## begin

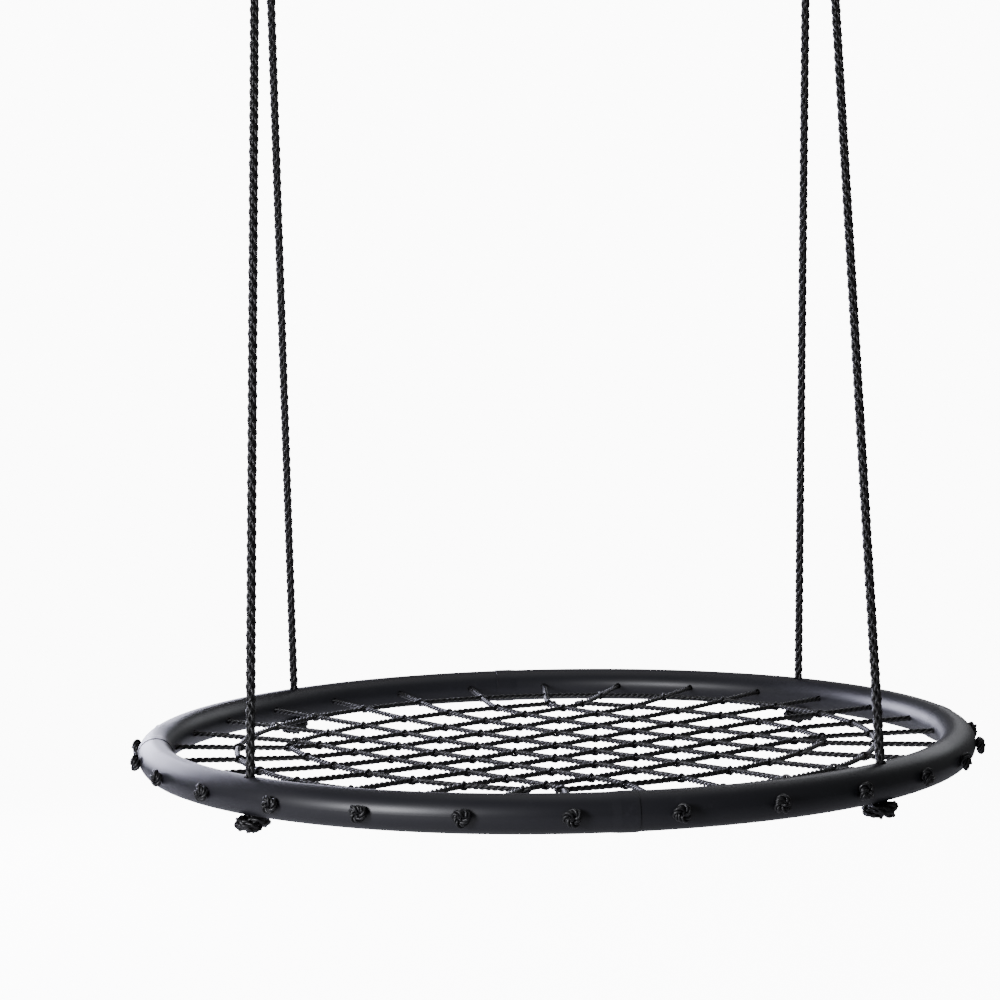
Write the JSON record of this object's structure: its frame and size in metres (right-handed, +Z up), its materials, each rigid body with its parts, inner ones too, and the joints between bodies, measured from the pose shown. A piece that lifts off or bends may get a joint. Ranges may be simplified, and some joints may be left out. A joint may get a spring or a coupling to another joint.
{
  "type": "saucer nest swing",
  "caption": "Round swing seat: a sleeved steel hoop with a knotted rope net, hung on four ropes from two steel rings.",
  "frame": {"origin": "midway between the two steel rings, at the height where a hook bears inside them", "axes": "+Z up, +X to the swing's right through both steel rings, -Y to the front"},
  "size_m": [1.0268, 1.0268, 1.4635],
  "materials": {
    "hoop_sleeve": "satin charcoal",
    "hoop_steel": "zinc plated",
    "joiner_steel": "plain drawn",
    "net_rope": "twisted black rope",
    "hanging_rope": "plaited black rope",
    "ring_steel": "bright zinc plated"
  },
  "bodies": {
    "hang_rings": {"hang_ring_left": "ring_steel", "hang_ring_right": "ring_steel"},
    "rope_eyes": {"top_eye_back_left": "hanging_rope", "top_eye_back_right": "hanging_rope", "top_eye_front_left": "hanging_rope", "top_eye_front_right": "hanging_rope"},
    "left_ropes": {"hang_rope_front_left": "hanging_rope", "hang_rope_back_left": "hanging_rope"},
    "right_ropes": {"hang_rope_front_right": "hanging_rope", "hang_rope_back_right": "hanging_rope"},
    "seat": {"frame_tube_left": "hoop_steel", "frame_tube_right": "hoop_steel", "hoop_knot_back_left": "hanging_rope", "hoop_knot_back_right": "hanging_rope", "hoop_knot_front_left": "hanging_rope", "hoop_knot_front_right": "hanging_rope", "joiner_pins": "joiner_steel", "net_border_rope": "net_rope", "net_edge_back_left": "net_rope", "net_edge_back_right": "net_rope", "net_edge_front_left": "net_rope", "net_edge_front_right": "net_rope", "net_rope_a1": "net_rope", "net_rope_a2": "net_rope", "net_rope_a3": "net_rope", "net_rope_a4": "net_rope", "net_rope_a5": "net_rope", "net_rope_a6": "net_rope", "net_rope_a7": "net_rope", "net_rope_b1": "net_rope", "net_rope_b2": "net_rope", "net_rope_b3": "net_rope", "net_rope_b4": "net_rope", "net_rope_b5": "net_rope", "net_rope_b6": "net_rope", "net_rope_b7": "net_rope", "sleeve_back_left": "hoop_sleeve", "sleeve_back_right": "hoop_sleeve", "sleeve_front_left": "hoop_sleeve", "sleeve_front_right": "hoop_sleeve", "tube_joiner_back": "joiner_steel", "tube_joiner_front": "joiner_steel"}
  },
  "joints": [
    {"name": "swing", "type": "hinge", "parent": "hang_rings", "child": "rope_eyes", "pos_m": [0, 0, -0.03], "axis": [1, 0, 0], "range_deg": [-45, 45]},
    {"name": "left_sway", "type": "hinge", "parent": "rope_eyes", "child": "left_ropes", "pos_m": [-0.32564, 0, -0.12509], "axis": [0, 1, 0], "range_deg": [-12, 12]},
    {"name": "right_sway", "type": "hinge", "parent": "rope_eyes", "child": "right_ropes", "pos_m": [0.32564, 0, -0.12509], "axis": [0, 1, 0], "range_deg": [-12, 12]},
    {"name": "seat_level", "type": "hinge", "parent": "left_ropes", "child": "seat", "pos_m": [-0.3387, 0, -1.389], "axis": [0, 1, 0], "range_deg": [-12, 12]}
  ],
  "couplings": [
    {"joint": "right_sway", "follows": "left_sway", "ratio": 1},
    {"joint": "seat_level", "follows": "left_sway", "ratio": -0.961}
  ]
}
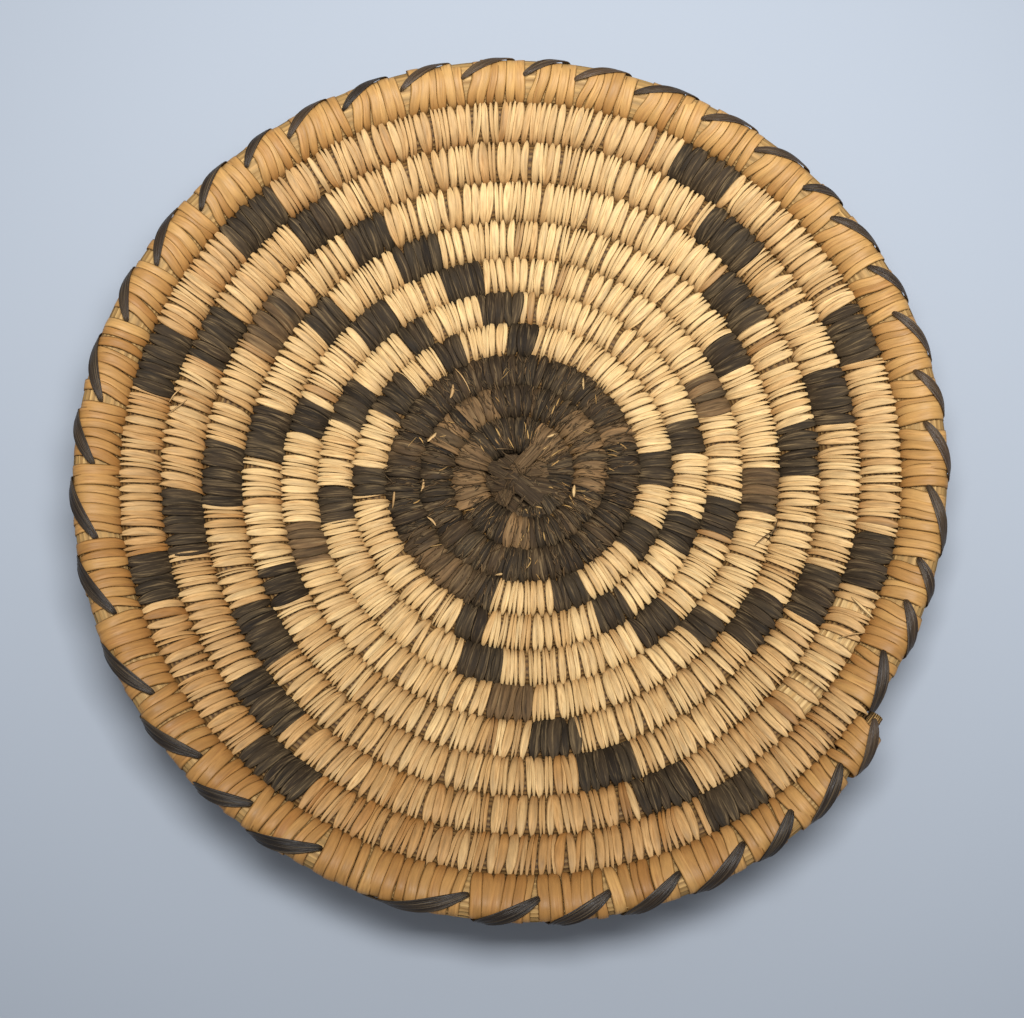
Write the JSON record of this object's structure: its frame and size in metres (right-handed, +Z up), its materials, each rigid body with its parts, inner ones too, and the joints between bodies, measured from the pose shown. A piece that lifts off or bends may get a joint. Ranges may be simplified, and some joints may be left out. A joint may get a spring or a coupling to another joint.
{
  "type": "coiled basket",
  "caption": "Shallow round coiled basket tray: a spiral grass coil sewn with light and dark splints in a whirl pattern, with a whipped rim.",
  "frame": {"origin": "middle of the plaited start's underside, on the surface that the basket rests on", "axes": "+Z up out of the bowl. Seen from above, azimuth counts counter-clockwise from +X, and the coil grows outwards that way. -Y is the side nearest the viewer in the picture, and the coil's end is at azimuth 322 degrees"},
  "size_m": [0.204, 0.2078, 0.0325],
  "materials": {
    "light_yucca": "split leaf, satin, pale tan",
    "rim_yucca": "split leaf, semi-gloss, orange tan",
    "dark_devils_claw": "split seed-pod fibre, matte, charcoal",
    "black_devils_claw": "split seed-pod fibre, semi-gloss, black brown",
    "bear_grass": "dry grass, matte, grey tan"
  },
  "bodies": {
    "root": {"start_splint_1": "dark_devils_claw", "start_splint_2": "dark_devils_claw", "start_splint_3": "dark_devils_claw", "start_splint_4": "dark_devils_claw", "start_splint_5": "dark_devils_claw", "start_splint_6": "dark_devils_claw", "foundation_coil": "bear_grass", "centre_turn_1": "dark_devils_claw", "centre_turn_2": "dark_devils_claw", "centre_turn_3": "dark_devils_claw", "light_field_1": "light_yucca", "light_field_2": "light_yucca", "light_field_3": "light_yucca", "light_field_4": "light_yucca", "light_field_5": "light_yucca", "light_field_6": "light_yucca", "light_field_7": "light_yucca", "light_field_8": "light_yucca", "whirl_arm_1": "dark_devils_claw", "whirl_arm_2": "dark_devils_claw", "whirl_arm_3": "dark_devils_claw", "whirl_arm_4": "dark_devils_claw", "whirl_arm_5": "dark_devils_claw", "whirl_arm_6": "dark_devils_claw", "whirl_arm_7": "dark_devils_claw", "whirl_arm_8": "dark_devils_claw", "rim_stitching": "rim_yucca", "rim_overcast": "black_devils_claw"}
  },
  "joints": []
}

## end

Goal
The entries above must be returned in full, exactly as shown.

Exercise response
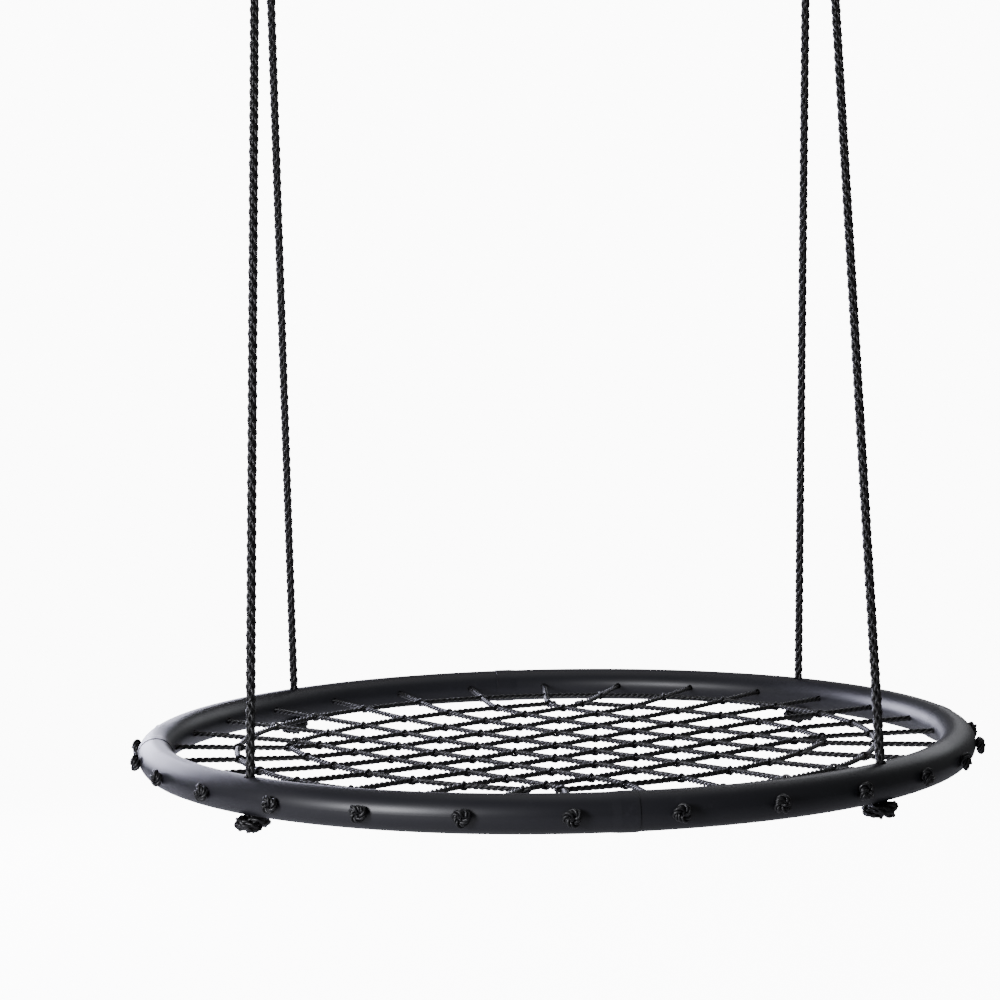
Write the JSON record of this object's structure: its frame and size in metres (right-handed, +Z up), its materials, each rigid body with its parts, inner ones too, and the joints between bodies, measured from the pose shown. A piece that lifts off or bends may get a joint. Ranges may be simplified, and some joints may be left out. A joint may get a spring or a coupling to another joint.
{
  "type": "saucer nest swing",
  "caption": "Round swing seat: a sleeved steel hoop with a knotted rope net, hung on four ropes from two steel rings.",
  "frame": {"origin": "midway between the two steel rings, at the height where a hook bears inside them", "axes": "+Z up, +X to the swing's right through both steel rings, -Y to the front"},
  "size_m": [1.0268, 1.0268, 1.4635],
  "materials": {
    "hoop_sleeve": "satin charcoal",
    "hoop_steel": "zinc plated",
    "joiner_steel": "plain drawn",
    "net_rope": "twisted black rope",
    "hanging_rope": "plaited black rope",
    "ring_steel": "bright zinc plated"
  },
  "bodies": {
    "hang_rings": {"hang_ring_left": "ring_steel", "hang_ring_right": "ring_steel"},
    "rope_eyes": {"top_eye_back_left": "hanging_rope", "top_eye_back_right": "hanging_rope", "top_eye_front_left": "hanging_rope", "top_eye_front_right": "hanging_rope"},
    "left_ropes": {"hang_rope_front_left": "hanging_rope", "hang_rope_back_left": "hanging_rope"},
    "right_ropes": {"hang_rope_front_right": "hanging_rope", "hang_rope_back_right": "hanging_rope"},
    "seat": {"frame_tube_left": "hoop_steel", "frame_tube_right": "hoop_steel", "hoop_knot_back_left": "hanging_rope", "hoop_knot_back_right": "hanging_rope", "hoop_knot_front_left": "hanging_rope", "hoop_knot_front_right": "hanging_rope", "joiner_pins": "joiner_steel", "net_border_rope": "net_rope", "net_edge_back_left": "net_rope", "net_edge_back_right": "net_rope", "net_edge_front_left": "net_rope", "net_edge_front_right": "net_rope", "net_rope_a1": "net_rope", "net_rope_a2": "net_rope", "net_rope_a3": "net_rope", "net_rope_a4": "net_rope", "net_rope_a5": "net_rope", "net_rope_a6": "net_rope", "net_rope_a7": "net_rope", "net_rope_b1": "net_rope", "net_rope_b2": "net_rope", "net_rope_b3": "net_rope", "net_rope_b4": "net_rope", "net_rope_b5": "net_rope", "net_rope_b6": "net_rope", "net_rope_b7": "net_rope", "sleeve_back_left": "hoop_sleeve", "sleeve_back_right": "hoop_sleeve", "sleeve_front_left": "hoop_sleeve", "sleeve_front_right": "hoop_sleeve", "tube_joiner_back": "joiner_steel", "tube_joiner_front": "joiner_steel"}
  },
  "joints": [
    {"name": "swing", "type": "hinge", "parent": "hang_rings", "child": "rope_eyes", "pos_m": [0, 0, -0.03], "axis": [1, 0, 0], "range_deg": [-45, 45]},
    {"name": "left_sway", "type": "hinge", "parent": "rope_eyes", "child": "left_ropes", "pos_m": [-0.32564, 0, -0.12509], "axis": [0, 1, 0], "range_deg": [-12, 12]},
    {"name": "right_sway", "type": "hinge", "parent": "rope_eyes", "child": "right_ropes", "pos_m": [0.32564, 0, -0.12509], "axis": [0, 1, 0], "range_deg": [-12, 12]},
    {"name": "seat_level", "type": "hinge", "parent": "left_ropes", "child": "seat", "pos_m": [-0.3387, 0, -1.389], "axis": [0, 1, 0], "range_deg": [-12, 12]}
  ],
  "couplings": [
    {"joint": "right_sway", "follows": "left_sway", "ratio": 1},
    {"joint": "seat_level", "follows": "left_sway", "ratio": -0.961}
  ]
}
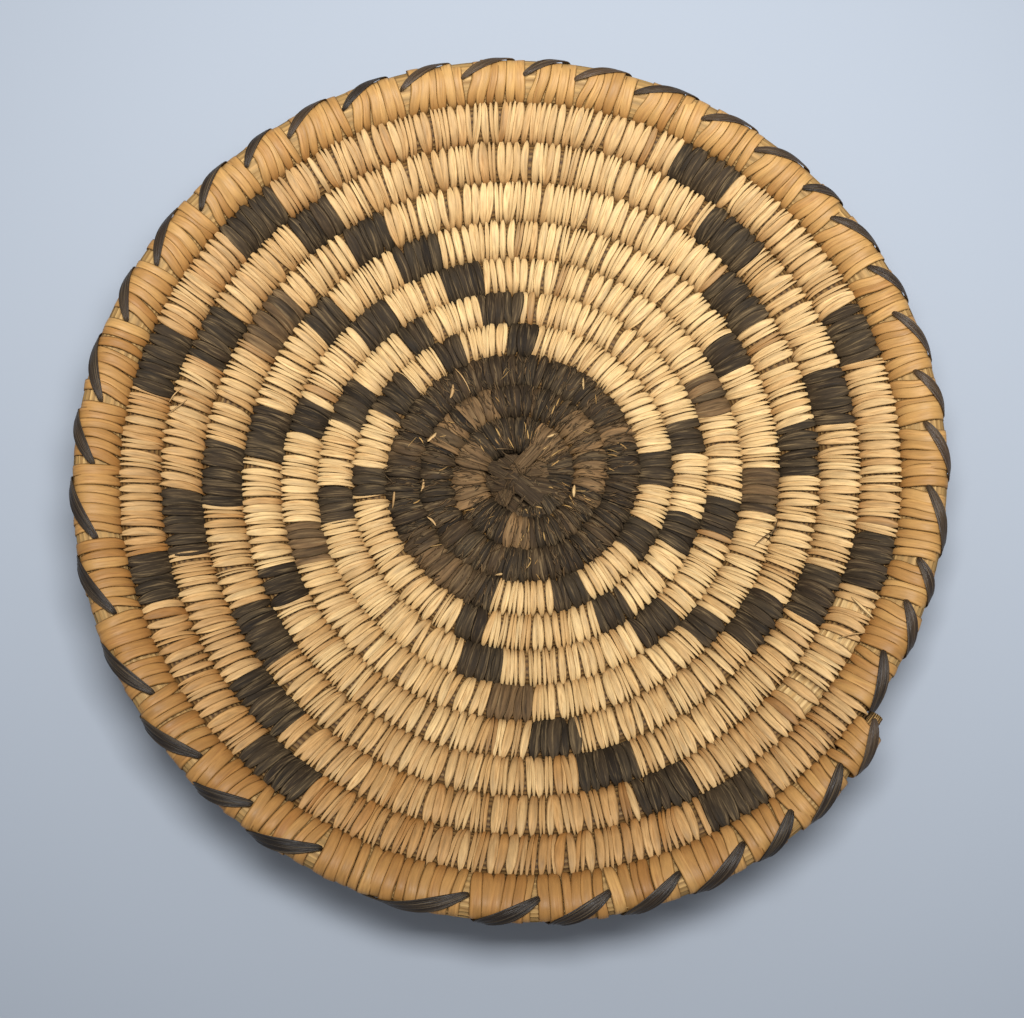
Write the JSON record of this object's structure: its frame and size in metres (right-handed, +Z up), its materials, each rigid body with its parts, inner ones too, and the joints between bodies, measured from the pose shown. A piece that lifts off or bends may get a joint. Ranges may be simplified, and some joints may be left out. A joint may get a spring or a coupling to another joint.
{
  "type": "coiled basket",
  "caption": "Shallow round coiled basket tray: a spiral grass coil sewn with light and dark splints in a whirl pattern, with a whipped rim.",
  "frame": {"origin": "middle of the plaited start's underside, on the surface that the basket rests on", "axes": "+Z up out of the bowl. Seen from above, azimuth counts counter-clockwise from +X, and the coil grows outwards that way. -Y is the side nearest the viewer in the picture, and the coil's end is at azimuth 322 degrees"},
  "size_m": [0.204, 0.2078, 0.0325],
  "materials": {
    "light_yucca": "split leaf, satin, pale tan",
    "rim_yucca": "split leaf, semi-gloss, orange tan",
    "dark_devils_claw": "split seed-pod fibre, matte, charcoal",
    "black_devils_claw": "split seed-pod fibre, semi-gloss, black brown",
    "bear_grass": "dry grass, matte, grey tan"
  },
  "bodies": {
    "root": {"start_splint_1": "dark_devils_claw", "start_splint_2": "dark_devils_claw", "start_splint_3": "dark_devils_claw", "start_splint_4": "dark_devils_claw", "start_splint_5": "dark_devils_claw", "start_splint_6": "dark_devils_claw", "foundation_coil": "bear_grass", "centre_turn_1": "dark_devils_claw", "centre_turn_2": "dark_devils_claw", "centre_turn_3": "dark_devils_claw", "light_field_1": "light_yucca", "light_field_2": "light_yucca", "light_field_3": "light_yucca", "light_field_4": "light_yucca", "light_field_5": "light_yucca", "light_field_6": "light_yucca", "light_field_7": "light_yucca", "light_field_8": "light_yucca", "whirl_arm_1": "dark_devils_claw", "whirl_arm_2": "dark_devils_claw", "whirl_arm_3": "dark_devils_claw", "whirl_arm_4": "dark_devils_claw", "whirl_arm_5": "dark_devils_claw", "whirl_arm_6": "dark_devils_claw", "whirl_arm_7": "dark_devils_claw", "whirl_arm_8": "dark_devils_claw", "rim_stitching": "rim_yucca", "rim_overcast": "black_devils_claw"}
  },
  "joints": []
}